Required task –
Everything in the listing below from the line containing "the free washer" through the line containing "of its surfaces" should be repeated exactly; leave out every other line.

Material –
######
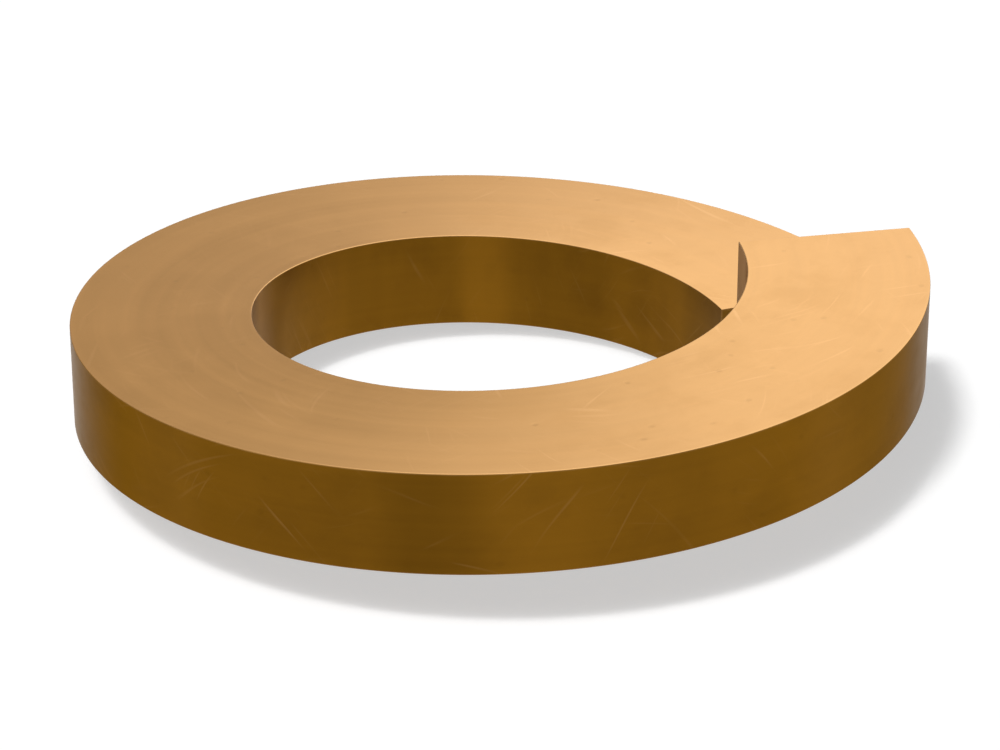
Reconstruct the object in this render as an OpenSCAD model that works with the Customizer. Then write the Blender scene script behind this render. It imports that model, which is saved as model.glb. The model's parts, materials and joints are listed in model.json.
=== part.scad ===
// Spring lock washer: one turn of rectangular wire, coiled into a short
// helix and parted once, so that its two ends stand apart in height.
// Lengths are in millimetres and angles in degrees.
//
// The bore's axis is Z, and the split is centred on +X. The coil starts at
// the low end, just past +X, climbs once round the bore, and stops at the
// raised end, just short of +X. The low end stands on Z = 0.

/* [Wire] */
// Width of the wire, from the bore out to the rim
wire_w = 4.45; // [2:0.05:8]
// Thickness of the wire, along the bore
wire_t = 2.5; // [1.5:0.1:4]
// Width of the 45 degree break on the wire's four long edges
edge_break = 0.05; // [0.02:0.01:0.25]

/* [Coil] */
// Diameter of the bore, which clears a 12 mm bolt
bore_d = 12.2; // [6:0.1:30]
// Height that the coil climbs in one full turn
coil_pitch = 2.35; // [1:0.05:5]
// Angle of the split between the two cut ends
split_angle = 10; // [4:1:30]
// Hand of the coil, named as a screw thread's is
coil_hand = "right"; // [right, left]

/* [Hidden] */

// Sides of a full circle, wherever a round form is drawn with flat sides
$fn = 180;
// Angle that one step of the swept helix covers
step_angle = 2.5;
// How far a cut runs past each face that it opens
cut_clear = 1;

bronze = [0.80, 0.61, 0.40];

bore_r = bore_d / 2;
outer_r = bore_r + wire_w;
coil_angle = 360 - split_angle;
end_rise = coil_pitch * coil_angle / 360;
free_height = wire_t + end_rise;
coil_steps = ceil(coil_angle / step_angle);

// The sweep runs this far past the bore and the rim, which are then cut
// back to true cylinders. It ends halfway from the edge to mid thickness.
overrun = (wire_t / 2 - edge_break) / 2;

// Section of the sweep as [radius, height] points, with the bore on its
// left. The broken edges carry on at 45 degrees for the whole overrun.
function sweep_section() =
    let (
        bore_flat = bore_r + edge_break,
        rim_flat = outer_r - edge_break,
        bore_past = bore_r - overrun,
        rim_past = outer_r + overrun,
        low = edge_break + overrun,
        high = wire_t - low
    ) [
        [bore_flat, 0],
        [rim_flat, 0],
        [rim_past, low],
        [rim_past, high],
        [rim_flat, wire_t],
        [bore_flat, wire_t],
        [bore_past, high],
        [bore_past, low]
    ];

// Section point carried to an angle round the bore, and lifted there
function on_coil(point, angle, lift) =
    [point.x * cos(angle), point.x * sin(angle), point.y + lift];

// Solid that the section sweeps from the low end up to the raised end
module coil_sweep() {
    section = sweep_section();
    corners = len(section);
    points = [
        for (step = [0 : coil_steps], point = section)
            let (share = step / coil_steps)
            on_coil(point, split_angle / 2 + share * coil_angle, share * end_rise)
    ];
    low_end = [for (k = [corners - 1 : -1 : 0]) k];
    raised_end = [for (k = [0 : corners - 1]) coil_steps * corners + k];
    skin = [
        for (step = [0 : coil_steps - 1], k = [0 : corners - 1])
            let (
                here = step * corners + k,
                beside = step * corners + (k + 1) % corners,
                ahead = here + corners,
                across = beside + corners
            )
            each [[here, beside, ahead], [beside, across, ahead]]
    ];
    polyhedron(points = points, faces = [low_end, raised_end, each skin]);
}

// Plain ring with the true round bore and rim, as tall as the free washer
module round_walls() {
    difference() {
        cylinder(r = outer_r, h = free_height);
        translate([0, 0, -cut_clear])
            cylinder(r = bore_r, h = free_height + 2 * cut_clear);
    }
}

// The coil is drawn right-handed, and mirrored where it is to be left-handed
module in_chosen_hand() {
    if (coil_hand == "left") mirror([0, 1, 0]) children();
    else children();
}

module lock_washer() {
    color(bronze)
        in_chosen_hand()
            intersection() {
                round_walls();
                coil_sweep();
            }
}

lock_washer();
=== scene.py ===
"""Spring lock washer in satin bronze, on a plain white floor under soft studio light.

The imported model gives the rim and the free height, and its bore mount gives the bore. The washer
is built again here as a fine mesh with rounded edges, in the same place and of the same form. Each
of its surfaces then gets the finish that rolling, coiling, parting and handling leave on it.

Blender's lengths are in metres. A name that ends in mm is in millimetres, and the mesh carries the
wire's own coordinates in millimetres for the finishes to read.
"""

from __future__ import annotations

import json
import logging
import math
from collections.abc import Iterator
from dataclasses import dataclass, field, replace
from enum import Enum
from functools import cached_property
from typing import Union

import bpy
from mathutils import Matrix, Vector

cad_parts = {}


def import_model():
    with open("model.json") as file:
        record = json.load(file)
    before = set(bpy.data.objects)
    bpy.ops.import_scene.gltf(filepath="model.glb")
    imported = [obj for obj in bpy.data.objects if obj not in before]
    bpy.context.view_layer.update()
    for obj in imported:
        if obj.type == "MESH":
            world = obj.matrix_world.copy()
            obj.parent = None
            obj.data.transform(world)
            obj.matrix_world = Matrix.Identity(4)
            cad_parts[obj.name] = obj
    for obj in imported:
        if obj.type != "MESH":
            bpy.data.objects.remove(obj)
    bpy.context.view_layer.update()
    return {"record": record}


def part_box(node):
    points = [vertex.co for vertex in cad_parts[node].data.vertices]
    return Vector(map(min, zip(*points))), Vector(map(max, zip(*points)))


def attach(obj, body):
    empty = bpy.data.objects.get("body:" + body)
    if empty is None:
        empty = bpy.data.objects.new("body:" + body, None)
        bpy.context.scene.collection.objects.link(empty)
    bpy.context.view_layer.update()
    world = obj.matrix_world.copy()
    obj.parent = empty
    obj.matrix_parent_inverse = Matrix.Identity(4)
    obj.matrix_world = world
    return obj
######
Task response –
// Plain ring with the true round bore and rim, as tall as the free washer
module round_walls() {
    difference() {
        cylinder(r = outer_r, h = free_height);
        translate([0, 0, -cut_clear])
            cylinder(r = bore_r, h = free_height + 2 * cut_clear);
    }
}

// The coil is drawn right-handed, and mirrored where it is to be left-handed
module in_chosen_hand() {
    if (coil_hand == "left") mirror([0, 1, 0]) children();
    else children();
}

module lock_washer() {
    color(bronze)
        in_chosen_hand()
            intersection() {
                round_walls();
                coil_sweep();
            }
}

lock_washer();
=== scene.py ===
"""Spring lock washer in satin bronze, on a plain white floor under soft studio light.

The imported model gives the rim and the free height, and its bore mount gives the bore. The washer
is built again here as a fine mesh with rounded edges, in the same place and of the same form. Each
of its surfaces then gets the finish that rolling, coiling, parting and handling leave on it.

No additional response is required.